Com tantos apoios, manteve-se a frente com folga nas pesquisas eleitorais.  A mais apertada até o momento foi a do Datafolha****, em que aparece com vantagem de 12 pontos percentuais: 56% a 44% de Haddad. Com a vantagem, Bolsonaro decidiu que não iria a debates no segundo turno, mesmo após ser liberado pelos médicos.

Apesar das críticas do adversário – inclusive de promoção de notícias falsas – , resolver manter distância: de casa, fala à imprensa, se comunica pela internet e apara arestas da estratégia eleitoral. E, agora, está com uma mão e quatro dedos na faixa presidencial. Pelo menos até este domingo.

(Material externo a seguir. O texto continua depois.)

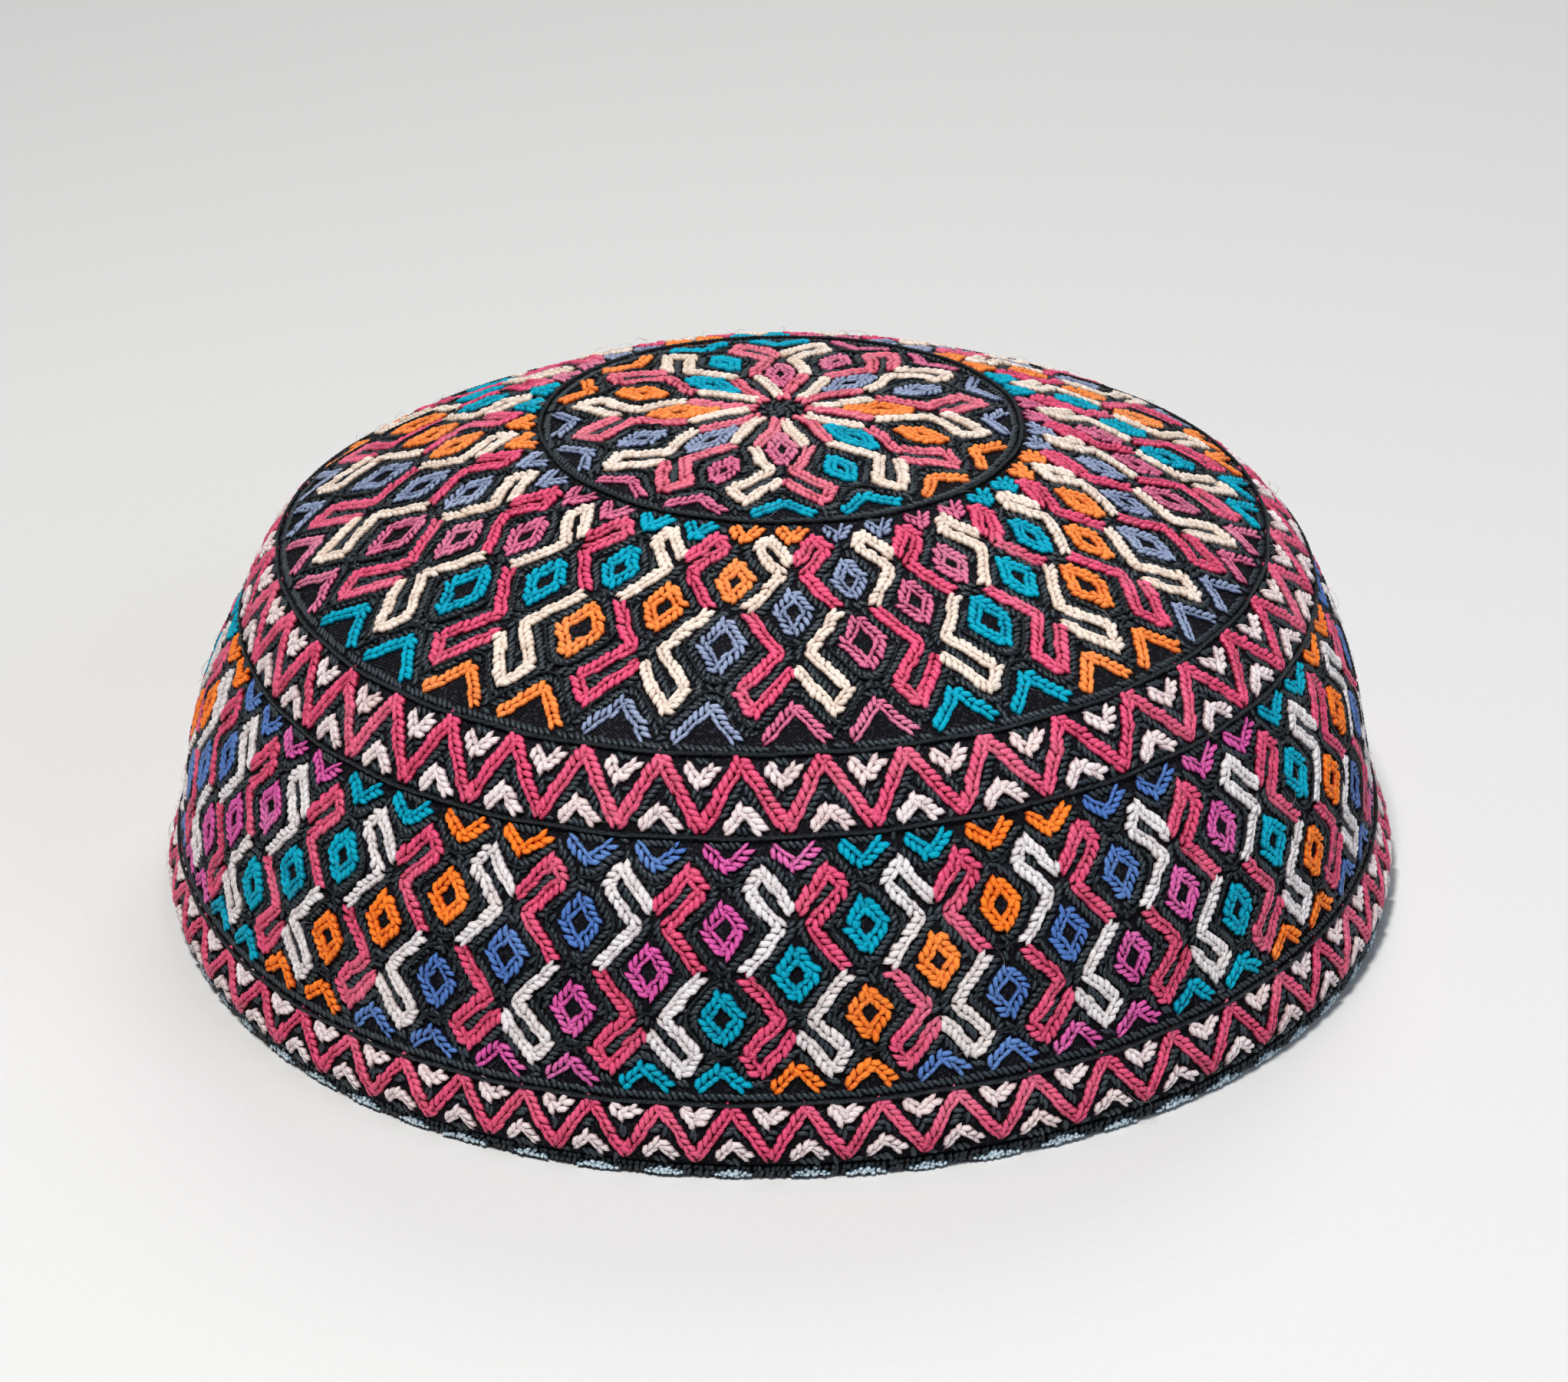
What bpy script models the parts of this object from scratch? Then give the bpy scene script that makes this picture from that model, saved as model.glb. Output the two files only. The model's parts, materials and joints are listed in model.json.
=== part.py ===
"""Embroidered skullcap: a low round cloth cap, worked all over in chain stitch.

The cap stands on its rim, open below for the head. It is sewn from a crown and three bands of
quilted cloth, with a thin corded line over each seam and an overcast edging round the rim.
+Z is up, the wearer's front is -Y, and the origin is on the table under the middle of the cap.
"""

import math

import bmesh
import bpy
import numpy as np
from mathutils import Vector

# Driving sizes in metres.
CLOTH = 0.0022
SEAM_GAP = 0.0003
CORD_RADIUS = 0.0005
EDGING_HEIGHT = 0.0020
EDGING_PROUD = 0.0004
EDGING_ROUND = 0.0004
SIDES = 72

# Outside of the cloth, section by section from the top. Lean is the rise towards +X as a share
# of x, shift moves the section towards +X, and uneven is how much of ROUNDNESS it takes.
SECTIONS = (
    # name            radius   height   lean     shift    uneven
    ("crown centre", 0.0000, 0.0713, 0.000, 0.0003, 0.50),
    ("crown ring",   0.0335, 0.0687, -0.018, 0.0003, 0.50),
    ("crown middle", 0.0526, 0.0613, -0.007, -0.0003, 0.75),
    ("crown edge",   0.0694, 0.0523, 0.005, -0.0009, 0.90),
    ("border seam",  0.0757, 0.0438, 0.023, -0.0002, 1.00),
    ("side middle",  0.0827, 0.0284, 0.020, -0.0004, 1.00),
    ("hem seam",     0.0863, 0.0106, 0.016, -0.0007, 1.00),
    ("hem belly",    0.0882, 0.0050, 0.008, -0.0005, 1.00),
    ("rim",          0.0874, 0.0000, 0.000, -0.0004, 1.00),
)
STATION = {row[0]: place for place, row in enumerate(SECTIONS)}
RADII, HEIGHTS, LEANS, SHIFTS, UNEVEN = (
    [row[column] for row in SECTIONS] for column in range(1, 6)
)
RIM_RADIUS = RADII[-1]

# The cap has settled a little out of round. Each row is one wave round the rim.
ROUNDNESS = (
    # waves   cosine    sine
    (2, -0.021, -0.002),
    (3, 0.016, 0.005),
    (4, -0.010, -0.004),
)

# Shallow hollows pressed into the wall. Angles run from the front towards +X.
DENTS = (
    # angle in degrees   height   reach in degrees   reach in height   depth
    (98, 0.024, 32, 0.022, 0.0014),
    (-145, 0.030, 26, 0.018, 0.0008),
)

# Cloth pieces: their sections from top to bottom and the rows of faces between them.
PANELS = (
    # name              top             bottom         rows
    ("crown_top", "crown centre", "crown edge", 8),
    ("upper_border_band", "crown edge", "border seam", 3),
    ("side_band", "border seam", "hem seam", 6),
)
HEM_ROWS = 4

CORDS = (
    # name           section
    ("crown_cord", "crown ring"),
    ("crown_edge_cord", "crown edge"),
    ("border_cord", "border seam"),
    ("hem_cord", "hem seam"),
)

FINISHES = {
    # finish         red, green, blue        roughness
    "embroidery": ((0.085, 0.045, 0.060), 0.55),
    "cord": ((0.012, 0.014, 0.018), 0.50),
    "edging": ((0.420, 0.480, 0.580), 0.60),
}


def profile_point(station):
    """Radius and height of the outside at a station, which counts the sections from the top."""
    low = min(int(station), len(SECTIONS) - 2)
    share = station - low
    points = [Vector((RADII[i], HEIGHTS[i])) for i in range(len(SECTIONS))]
    before = points[low - 1] if low else Vector((-RADII[1], HEIGHTS[1]))
    after = points[low + 2] if low + 2 < len(points) else 2 * points[-1] - points[-2]
    start, end = points[low], points[low + 1]
    reach = (end - start).length
    leave = (end - before) * reach / (end - before).length
    arrive = (after - start) * reach / (after - start).length
    square, cube = share**2, share**3
    return (
        start * (2 * cube - 3 * square + 1)
        + leave * (cube - 2 * square + share)
        + end * (3 * square - 2 * cube)
        + arrive * (cube - square)
    )


def profile_normal(station):
    """Outward normal of the profile, as radius and height."""
    step = 1e-3
    low = max(station - step, 0)
    high = min(station + step, len(SECTIONS) - 1)
    run = (profile_point(high) - profile_point(low)).normalized()
    return Vector((0, 1)) if station < step else Vector((-run.y, run.x))


def moved_along(station, distance):
    """The station that lies this far down the profile."""
    step = 1e-3
    speed = (profile_point(station + step) - profile_point(station)).length / step
    return station + distance / speed


def station_at_height(height):
    low, high = 0.0, len(SECTIONS) - 1.0
    while high - low > 1e-5:
        middle = (low + high) / 2
        if profile_point(middle).y > height:
            low = middle
        else:
            high = middle
    return low


def settled(radius, angle, height):
    """The real place of a point of the ideal turned cap. Angle 0 is the front."""
    uneven = np.interp(-height, [-h for h in HEIGHTS], UNEVEN)
    wave = sum(c * math.cos(n * angle) + s * math.sin(n * angle) for n, c, s in ROUNDNESS)
    radius *= 1 + uneven * wave
    for middle, level, width, tall, depth in DENTS:
        turn = (math.degrees(angle) - middle + 180) % 360 - 180
        radius -= depth * math.exp(-((turn / width) ** 2) - ((height - level) / tall) ** 2)
    x = radius * math.sin(angle)
    y = -radius * math.cos(angle)
    lean = np.interp(-height, [-h for h in HEIGHTS], LEANS)
    shift = np.interp(-height, [-h for h in HEIGHTS], SHIFTS)
    return Vector((x + shift, y, height + lean * x))


def rim_middle():
    """Middle of the edging's outline, which the origin stands under."""
    reach = RIM_RADIUS + EDGING_PROUD
    rim = [settled(reach, math.tau * i / SIDES, EDGING_ROUND) for i in range(SIDES)]
    xs, ys = [p.x for p in rim], [p.y for p in rim]
    return Vector(((min(xs) + max(xs)) / 2, (min(ys) + max(ys)) / 2, 0))


MIDDLE = rim_middle()


def new_material(name, finish):
    colour, roughness = FINISHES[finish]
    material = bpy.data.materials.new(name)
    material.use_nodes = True
    shader = material.node_tree.nodes["Principled BSDF"]
    shader.inputs["Base Color"].default_value = (*colour, 1)
    shader.inputs["Roughness"].default_value = roughness
    shader.inputs["Metallic"].default_value = 0
    return material


def turned(name, outline, closed, finish):
    """Spins an outline of (radius, height) round the cap and settles it into its real form."""
    form = bmesh.new()
    line = [form.verts.new((radius, 0, height)) for radius, height in outline]
    pairs = list(zip(line, line[1:] + line[:1])) if closed else list(zip(line, line[1:]))
    edges = [form.edges.new(pair) for pair in pairs]
    bmesh.ops.spin(
        form, geom=line + edges, cent=(0, 0, 0), axis=(0, 0, 1), angle=math.tau, steps=SIDES,
        use_merge=True,
    )
    bmesh.ops.remove_doubles(form, verts=form.verts, dist=1e-6)
    for vert in form.verts:
        angle = math.atan2(vert.co.x, -vert.co.y)
        vert.co = settled(math.hypot(vert.co.x, vert.co.y), angle, vert.co.z) - MIDDLE
    bmesh.ops.recalc_face_normals(form, faces=form.faces)
    mesh = bpy.data.meshes.new(name)
    form.to_mesh(mesh)
    form.free()
    mesh.materials.append(new_material(name, finish))
    mesh.shade_smooth()
    mesh.set_sharp_from_angle(angle=math.radians(40))
    cap.objects.link(bpy.data.objects.new(name, mesh))


def wall_outline(top, bottom, rows):
    """Outside line down from one station to the next, then the inside line back up."""
    stations = np.linspace(top, bottom, rows + 1)
    outside = [profile_point(s) for s in stations]
    inside = [profile_point(s) - CLOTH * profile_normal(s) for s in stations]
    return outside + inside[::-1]


def make_panels():
    for name, top, bottom, rows in PANELS:
        at_centre = STATION[top] == 0
        start = 0.0 if at_centre else moved_along(STATION[top], SEAM_GAP / 2)
        end = moved_along(STATION[bottom], -SEAM_GAP / 2)
        turned(name, wall_outline(start, end, rows), not at_centre, "embroidery")


def make_hem():
    start = moved_along(STATION["hem seam"], SEAM_GAP / 2)
    end = station_at_height(EDGING_HEIGHT + SEAM_GAP)
    turned("hem_band", wall_outline(start, end, HEM_ROWS), True, "embroidery")


def make_edging():
    """The overcast rim: a flat-bottomed ring with rounded corners, a little proud of the cloth."""
    outer = RIM_RADIUS + EDGING_PROUD
    inner = RIM_RADIUS - CLOTH - EDGING_PROUD
    low, high = 0.0, EDGING_HEIGHT
    cut = EDGING_ROUND
    outline = [
        (inner + cut, low), (outer - cut, low), (outer, low + cut), (outer, high - cut),
        (outer - cut, high), (inner + cut, high), (inner, high - cut), (inner, low + cut),
    ]
    turned("rim_edging", outline, True, "edging")


def make_cords():
    for name, section in CORDS:
        station = STATION[section]
        lift = CORD_RADIUS + SEAM_GAP
        radius, height = profile_point(station) + lift * profile_normal(station)
        curve = bpy.data.curves.new(name, "CURVE")
        curve.dimensions = "3D"
        curve.bevel_depth = CORD_RADIUS
        curve.bevel_resolution = 1
        line = curve.splines.new("POLY")
        line.points.add(SIDES - 1)
        for i, point in enumerate(line.points):
            place = settled(radius, math.tau * i / SIDES, height) - MIDDLE
            point.co = (*place, 1)
        line.use_cyclic_u = True
        curve.materials.append(new_material(name, "cord"))
        cap.objects.link(bpy.data.objects.new(name, curve))


for old in list(bpy.data.objects):
    bpy.data.objects.remove(old, do_unlink=True)
cap = bpy.data.collections.new("embroidered_cap")
bpy.context.scene.collection.children.link(cap)
make_panels()
make_hem()
make_edging()
make_cords()
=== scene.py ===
import json
import math

import bpy
import numpy as np
from mathutils import Matrix, Vector
from mathutils.kdtree import KDTree

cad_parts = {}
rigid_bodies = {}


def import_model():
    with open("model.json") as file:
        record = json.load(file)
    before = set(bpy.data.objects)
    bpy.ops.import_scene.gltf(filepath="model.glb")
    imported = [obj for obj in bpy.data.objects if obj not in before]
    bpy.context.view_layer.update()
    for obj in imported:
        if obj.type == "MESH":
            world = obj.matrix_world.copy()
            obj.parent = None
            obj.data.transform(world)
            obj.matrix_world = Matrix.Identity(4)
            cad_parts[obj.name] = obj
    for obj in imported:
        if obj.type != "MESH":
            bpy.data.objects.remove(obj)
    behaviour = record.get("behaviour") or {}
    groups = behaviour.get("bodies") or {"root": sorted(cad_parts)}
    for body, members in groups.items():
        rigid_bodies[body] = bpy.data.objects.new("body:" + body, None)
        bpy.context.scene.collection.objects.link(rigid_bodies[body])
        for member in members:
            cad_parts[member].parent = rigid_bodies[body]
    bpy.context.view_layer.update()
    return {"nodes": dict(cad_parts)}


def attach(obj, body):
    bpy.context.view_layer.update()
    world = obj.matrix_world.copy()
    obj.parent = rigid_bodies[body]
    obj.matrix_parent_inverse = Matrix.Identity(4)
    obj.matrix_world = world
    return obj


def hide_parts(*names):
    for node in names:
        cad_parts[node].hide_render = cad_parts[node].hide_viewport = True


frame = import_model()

MM = 0.001
RANDOM = np.random.default_rng(417)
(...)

* Pesquisa realizada entre os dias 8 a 11 de fevereiro de 2017 com 2.002 pessoas, em 138 municípios de 25 unidades federativas, das cinco regiões. Margem de erro: 2,2 pontos percentuais. Nível de confiança: 95%.

** O Ibope divulgado em 1.º de outubro foi a campo no sábado (29) e no domingo (30) e ouviu 3.010 eleitores. A margem de erro é de dois pontos percentuais para mais ou para menos, com um nível de confiança de 95%. O levantamento foi encomendado pelo jornal O Estado de S.Paulo e pela TV Globo, tendo sido registrado no Tribunal Superior Eleitoral (TSE) sob o protocolo BR08650/2018.

** O Datafolha ouviu 3.240 entrevistados de todo o Brasil no dia 2 de outubro. A margem de erro é de dois pontos percentuais para mais ou para menos, com um nível de confiança de 95%. Pesquisa foi contratada pela Folha de S. Paulo, sob o registro no TSE: BR-03147/2018.

*** Pesquisa realizada pelo Datafolha de 24/out a 25/out/2018 com 9.184 entrevistados (Brasil). Contratada por: REDE GLOBO E FOLHA DE SÃO PAULO. Registro no TSE: BR-05743/2018. Margem de erro: 2 pontos percentuais. Confiança: 95%.